The next morning (come on, you gotta earn the smut. I can't say "random hand-jobs" in every post can I? Take my word that it was GOOD), the Dog got me giant hot latte from Balzacs--while I slept in. I showered without a toddler screaming for me to get out. I got to watch the Wimbledon final without having a die-cast truck driven up and down my leg. I was in a giddy trance. It was JUST what I wanted. Then the Dog told me that he had something special planned. Oh goody! "I feel like you're going to propose," I giggled. We were in love again.

We got in the car and headed down a side road. "If you'll permit me an hour and a half, there's someplace I want to take you," my Romeo coaxed. Sure! Why not? I love a surprise. Then I saw it out of the corner of my eye. A dilapidated minor league baseball stadium. No. It can't be. This can't be what he means. I turn to look at him and I see the look of glee in his face. "A cuppy hot dogs and some beer in plastic cups! Whaddya think?"

Should I be honest? Should I burst his bubble? Dammit. It's MY fucking birthday and I want to go to Aberfoyle to look at antiques. How is it that he doesn't have the clairvoyance to know that? "Um, I don't think so dude. It's my birthday weekend and we're going to see baseball games for two weeks straight next month." I felt horrible for turning him down. Saying no to baseball is like rolling over and telling him you have a headache.
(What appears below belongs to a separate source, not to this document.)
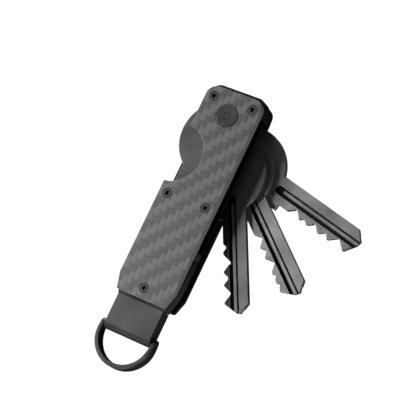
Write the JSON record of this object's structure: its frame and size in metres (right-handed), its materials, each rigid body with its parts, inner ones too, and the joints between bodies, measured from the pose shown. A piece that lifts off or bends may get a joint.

I would have rather rolled over and taken it in the pooper than to watch the game that aft (there's your smut)-- no offence to the Strat Nats. In a weekend that was all about me (narcisist much?), my idea of bases and homeruns didn't involve an actual field and chewing tobacco. Alas, as the last line of Some Like it Hot goes, "Nobody's perfect."

Still, we did do something right. We remembered to take time out for us. Because without us, there'd be no Nate. It's a lot harder to do than I ever thought, but like sex and exercise, it feels good once you get off your ass and do it. Thanks to my amazing partner in life for giving me an ideal weekend, complete with a good, goofy anecdote at his expense. Je t'aime.